University of Delaware researchers will look at using vacant lots in Wilmington to help reduce flooding under a grant announced this week.
Professor and founding director of the University of Delaware’s Epidemiology Program Jennifer Horney has received a grant from the National Fish and Wildlife Foundation, the National Oceanic and Atmospheric Administration and private partners to plan several “green infrastructure” options for vacant lots near the old Diamond State Salvage facility in Northeast Wilmington.
The primary goal of the project is to develop solutions that could reduce flooding on contaminated sites where toxins could be released.

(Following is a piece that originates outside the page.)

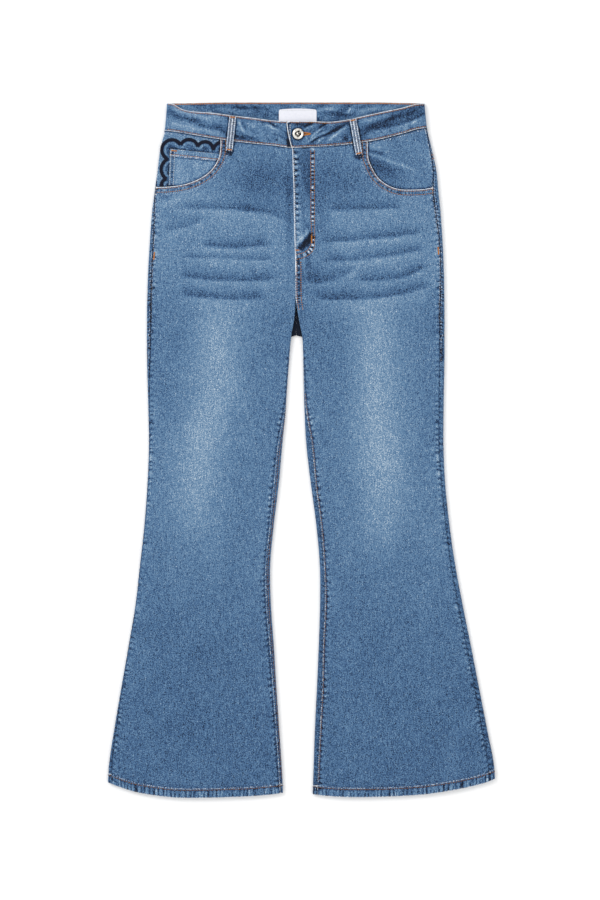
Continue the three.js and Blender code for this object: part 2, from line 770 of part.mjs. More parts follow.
function add(name, geometry, finish) {
  const mesh = new THREE.Mesh(geometry, new THREE.MeshStandardMaterial(finish));
  mesh.name = name;
  jeans.add(mesh);
}

for (const side of ["right", "left"]) {
  add(`front_${side}`, frontPanel(side), DENIM);
  add(`back_${side}`, backPanel(side), DENIM);
  add(`yoke_${side}`, yoke(side), DENIM);
  add(`back_pocket_${side}`, onUnderside(patchOutline(side, 0)), DENIM);
  add(`pocket_facing_${side}`, pocketFacing(side), DENIM_DARK);
  add(`waistband_front_${side}`, frontBand(side), DENIM);
  add(`belt_loop_front_${side}`, frontLoop(side), DENIM);
}
for (const [place, x] of Object.entries(BACK_LOOPS)) {
  add(`belt_loop_back_${place}`, onUnderside(backLoopOutline(x, 0)), DENIM);
}
add("waistband_back", backBand(), DENIM);
add("coin_pocket", onFacing([coinOutline(0)], FACING_WALL), DENIM);
add("scallop_border", scallopBorder(), EMBROIDERY);
add("label", label(), LABEL_CLOTH);
add("waist_button", button(), NICKEL);

export default jeans;
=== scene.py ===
# High-rise flared jeans in washed stretch denim, buttoned and laid on their back: the cloth, sewing and
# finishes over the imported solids. Tables are in millimetres, as in the part's source, and every mesh is
# turned to metres when it is made. "down" is measured from the top of the back waist.
import math

import bpy
import numpy as np
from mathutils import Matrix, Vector
from mathutils.bvhtree import BVHTree
from mathutils.geometry import delaunay_2d_cdt
from mathutils.kdtree import KDTree


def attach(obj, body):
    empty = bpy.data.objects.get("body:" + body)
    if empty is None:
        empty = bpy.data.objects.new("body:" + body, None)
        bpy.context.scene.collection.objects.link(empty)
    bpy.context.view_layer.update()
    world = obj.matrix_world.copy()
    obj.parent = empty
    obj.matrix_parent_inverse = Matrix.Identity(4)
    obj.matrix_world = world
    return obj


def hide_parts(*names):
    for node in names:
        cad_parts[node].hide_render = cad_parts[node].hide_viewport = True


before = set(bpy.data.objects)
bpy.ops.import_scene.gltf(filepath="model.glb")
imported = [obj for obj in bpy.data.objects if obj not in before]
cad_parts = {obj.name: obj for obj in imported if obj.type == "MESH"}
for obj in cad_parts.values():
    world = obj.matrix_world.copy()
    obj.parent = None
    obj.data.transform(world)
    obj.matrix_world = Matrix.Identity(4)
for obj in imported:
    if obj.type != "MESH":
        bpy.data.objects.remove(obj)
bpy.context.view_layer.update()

MM = 0.001

# ---------------------------------------------------------------- sizes, as in the part's source
LENGTH = 1077.0
TOP_Y = LENGTH / 2
SEAM_GAP = 0.3
HALF_GAP = SEAM_GAP / 2
BEYOND = 60.0  # how far the body runs on past the middle of each half
CLOTH = 1.4
BAND_WALL = 2.2
BACK_BAND_WALL = 2.6
BAND_PROUD = BAND_WALL - CLOTH
TORSO_FOLD = 3.2
BAND_FOLD = TORSO_FOLD + BAND_PROUD / 2
LEG_FOLD = 2.8
HEM_FOLD = 3.1
TORSO_CROWN = 1.0
LEG_CROWN = 0.9
FORK = 300.0
CROTCH = 364.0
HEM_DEPTH = 15.5
HEM_BEND = 850.0
CENTRE_BACK = -8.2
FACING_DEPTH = CLOTH + SEAM_GAP
FACING_WALL = 1.2
FACING_TUCK = 14.0
FACING_SLOPE = 14.0
FACING_TOP = 46.0
FACING_FOOT = 148.0
MOUTH_SIDE = {"right": 130.5, "left": 129.5}
FLY_LAP = 10.0
FLY_LIFT = FACING_DEPTH
FLY_FLAT = 12.0
FLY_RAMP = 24.0
FLY_END = 262.0
BAND_LAP_FROM = -20.5
BAND_UNDER_TO = 4.0
BAND_LIFT = BAND_WALL + SEAM_GAP
BAND_FLAT_TO = 9.0
BAND_RAMP = 26.0
BUTTON = (-5.3, 49.1)
BUTTON_RADIUS = 8.6
SHANK_RADIUS = 2.4
EYELET_RADIUS = 3.2
SLIT_LENGTH = 15.0
SLIT_WIDTH = 1.2
LOOP_WIDTH = 11.2
LOOP_WALL = 1.6
FRONT_LOOPS = {
    "right": ((-106.3, 21.2), (-112.1, 75.5)),
    "left": ((79.6, 25.9), (89.3, 81.2)),
}
BACK_LOOPS = {"right": -118.0, "centre": CENTRE_BACK, "left": 101.0}
BACK_LOOP_TOP = 2.5
BACK_LOOP_LENGTH = 52.0
PATCH = {"width": 148.0, "foot": 132.0, "side": 132.0, "point": 152.0}
PATCH_INSET = 28.0
PATCH_DOWN = 145.0
COIN = {"left": -203.5, "left_foot": -206.5, "top": 72.0, "right": -112.0, "right_top": 81.5,
        "height": 74.0}
SCALLOP_WIDTH = 6.0
# From cusp to cusp of the scalloped border: x, down, and the arc's height as a share of its chord
SCALLOPS = [
    (-215, 134, 0), (-209.1, 118.8, 0.3), (-207.4, 87.9, 0.3), (-187.2, 65.7, 0.68),
    (-160.7, 68.5, 0.36), (-136.7, 74.1, 0.42), (-120, 61, 0.2),
]
LABEL = {"left": -35.0, "right": 23.3, "top": 9.5, "foot": 42.0, "bow": 1.6}
INTO = {"right": 1.0, "left": -1.0}


def measures(columns, rows):
    """A table of measures with a smooth curve through its rows. Its first column is the key."""
    table = np.array(rows, float)
    key = table[:, 0]
    after = np.minimum(np.arange(len(key)) + 1, len(key) - 1)
    before = np.maximum(np.arange(len(key)) - 1, 0)
    slopes = (table[after] - table[before]) / (key[after] - key[before])[:, None]

    def read(column, at):
        k = columns.index(column)
        at = np.clip(at, key[0], key[-1])
        i = np.clip(np.searchsorted(key, at) - 1, 0, len(key) - 2)
        h = key[i + 1] - key[i]
        t = (at - key[i]) / h
        u = 1 - t
        start = table[i, k] * (1 + 2 * t) + h * t * slopes[i, k]
        end = table[i + 1, k] * (1 + 2 * u) - h * u * slopes[i + 1, k]
        return start * u * u + end * t * t

    return read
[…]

“We might be looking at community gardens, green roofs, bioswales, other types of infrastructure that basically can serve a dual use to the community,” said Horney. “Maybe they provide beautification or recreation areas but then they also provide this benefit of managing stormwater and reducing potential exposure that might have health outcomes.”
The project focuses on an area of Northeast Wilmington that contains about 1,800 feet of shoreline along the Brandywine River and roughly 6,000 residents.

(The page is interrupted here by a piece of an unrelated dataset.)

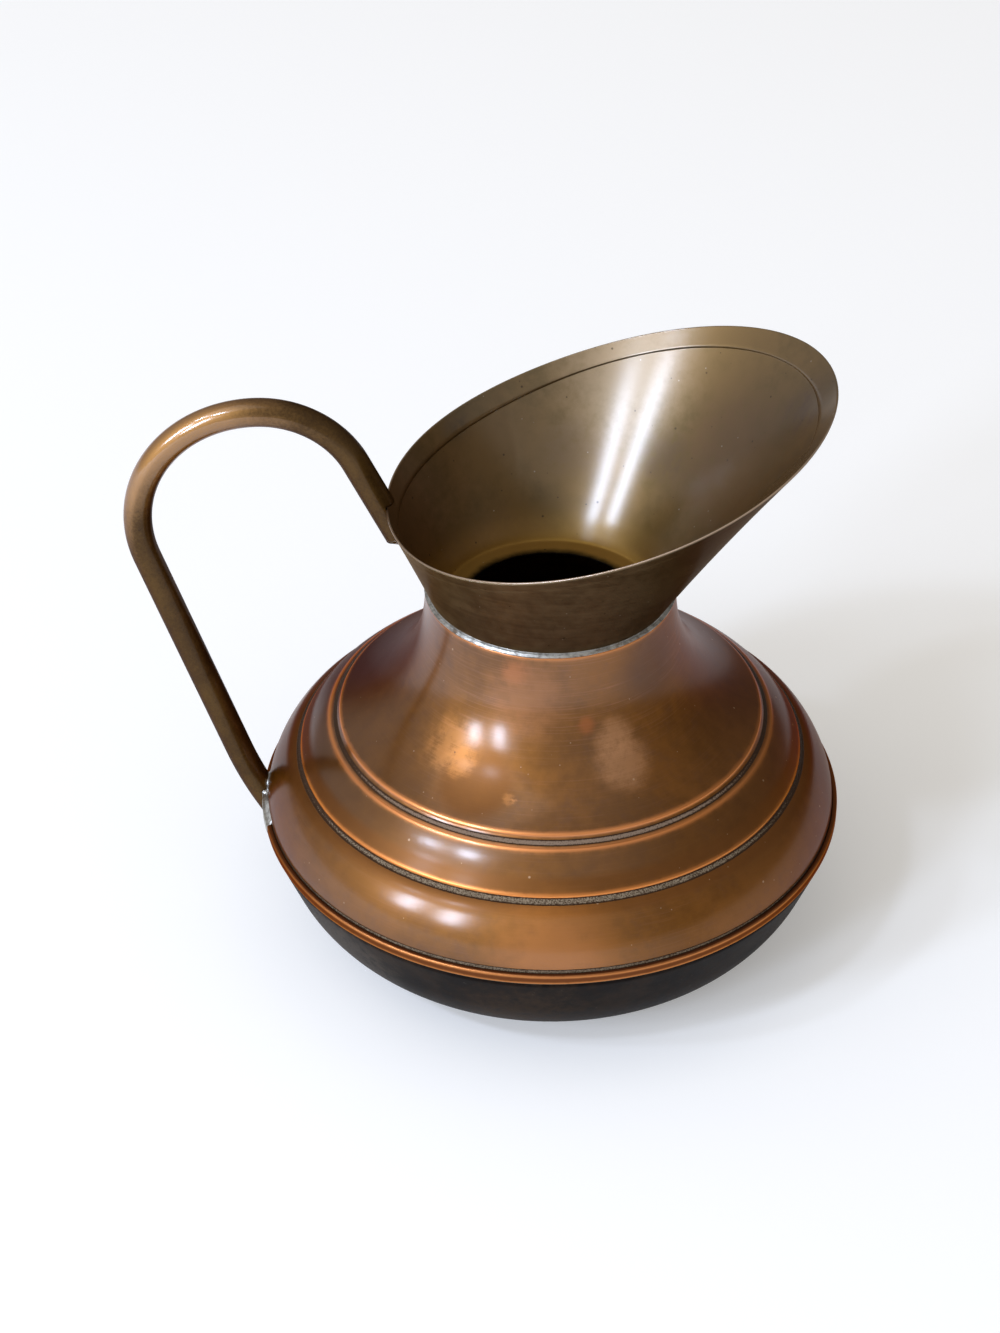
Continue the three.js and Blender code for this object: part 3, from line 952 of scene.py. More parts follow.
@dataclass(frozen=True)
class SpoutBrass(Finish):
    """Olive brown brass, stained and specked inside and darker outside, with a folded rim and painted light
    and shade.
    """

    olive: Colour = (0.105, 0.064, 0.012)
    straw: Colour = (0.176, 0.101, 0.028)
    outer: Colour = (0.100, 0.066, 0.034)
    outer_light: Colour = (0.180, 0.125, 0.068)
    gold: Colour = (0.34, 0.195, 0.046)
    speck: Colour = (0.030, 0.020, 0.010)
    bright: Colour = (0.48, 0.35, 0.26)
    pale: Colour = (0.50, 0.45, 0.38)
    shade: Colour = (0.004, 0.003, 0.002)
    edge: Colour = (0.45, 0.32, 0.17)
    clouds: Lumps = (30.0, 3.0, 0.45)
    mottles: Lumps = (4.0, 6.0, 0.65)
    grains: Lumps = (0.6, 3.0, 0.7)
    brushed: Lumps = (1.6, 4.0, 0.6)
    brushed_along: Place = (0.06, 0.06, 1.0)
    large_specks: Dots = (6.0, 0.085, 0.55)
    small_specks: Dots = (3.1, 0.11, 0.16)
    pale_specks: Dots = (4.3, 0.08, 0.35)
    foot_glow_z: Slope = (122.0, 134.0)
    side_shade_across: Slope = (8.0, 46.0)
    front_y: Slope = (-52.0, 8.0)
    hole_shade: Slope = (27.7, 31.5)
    bend_reach: Slope = (35.4, 37.2)
    blotches: tuple[Blotch, ...] = SPOUT_BLOTCHES

    def sides(self, graph: Graph, place: Wire, cloud: Wire, mottle: Wire) -> Wire:
        """Stained clouds with a painted golden reflection at the foot inside, and brushed, darker metal
        outside with painted shade on its right.

        Args:
            graph: The material's node graph.
            place: Where on the object.
            cloud: Coarse noise.
            mottle: Fine noise.

        Returns:
            The colour of both sides of the sheet.
        """
        tone = graph.smooth(graph.blend(cloud, mottle, 0.65), 0.36, 0.64)
        colour = graph.mix(tone, self.olive, self.straw)
        for blotch in self.blotches:
            colour = blotch.over(graph, place, mottle, colour)
        # Painted reflection: the inside turns golden towards the foot.
        low = 1 - graph.smooth(graph.part(place, 2) + 6.0 * (mottle - 0.5), *self.foot_glow_z)
        colour = graph.mix(low * 0.75, colour, self.gold)
        brushed = graph.noise(graph.stretched(place, self.brushed_along), *self.brushed)
        shine = graph.smooth(graph.blend(tone, brushed, 0.4), 0.15, 0.85)
        outside = graph.mix(shine, self.outer, self.outer_light)
        # Painted shade: the right of the outside darker, in the speck colour.
        side_shade = graph.smooth(graph.part(place, 0), *self.side_shade_across)
        outside = graph.mix(side_shade * 0.75, outside, self.speck)
        return graph.mix(1 - graph.mark("inside"), colour, outside)

    def paint(self, graph: Graph) -> Look:
        """Clouds of olive, straw and mauve with dark specks and a rubbed rim edge that is partly a painted
        highlight.

        Args:
            graph: The material's node graph.

        Returns:
            The look.
        """
        place = graph.place()
        polish, grime, inside = graph.mark("polish"), graph.mark("grime"), graph.mark("inside")
        cloud, mottle = graph.noise(place, *self.clouds), graph.noise(place, *self.mottles)
        grain = graph.noise(place, *self.grains)
        colour = self.sides(graph, place, cloud, mottle)
        specks = graph.most(*(graph.dots(place, *size) for size in (self.large_specks, self.small_specks)))
        colour = graph.mix(specks * 0.75, colour, self.speck)
        colour = graph.mix(graph.dots(place, *self.pale_specks) * 0.45, colour, self.pale)
        # The rim's rubbed edge, partly a painted highlight that is strongest towards the front.
        front = graph.smooth(graph.part(place, 1), *self.front_y)
        colour = graph.mix(polish * (1.0 - 0.75 * front), colour, self.bright)
        dirt = graph.smooth(grime * (0.1 + 1.2 * cloud), 0.50, 0.72)
        colour = graph.mix(dirt * 0.4, colour, self.speck)
        reach = graph.vector("LENGTH", graph.stretched(place, (1.0, 1.0, 0.0)))
        hole = 1 - graph.smooth(reach + 2.0 * (mottle - 0.5), *self.hole_shade)
        cone = graph.smooth(reach, *self.bend_reach)
        roughness = 0.49 + 0.14 * (mottle - 0.5) + 0.05 * (grain - 0.5) + 0.15 * dirt
        return Look(
            graph.mix(hole, colour, self.shade),
            roughness=roughness + 0.2 * (1 - cone),
            normal=graph.bump(mottle, 0.010),
            coat=(0.08 + 0.92 * inside) * cone * (1 - 0.6 * specks),
            coat_roughness=0.22,
            coat_index=1.70,
            edge=self.edge,
        )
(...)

Horney says the process will begin with graduate students developing different types of plans. “Then we’ll meet with community members and get their local knowledge and input, and also hear from them about the types of community benefits they’re most interested in gaining, should we be able to implement this plan in the future.”
Horney says the plan will provide the community quantitative data on the economic, environmental and health impacts of the various designs— which residents could then take to bodies such as City Council should they seek funding for implementation.
The planning process will be complete by the end of 2020. Horney says her team could apply for supplmemntal funding from the National Fish and Wildlife Foundation to support implementation of the plans.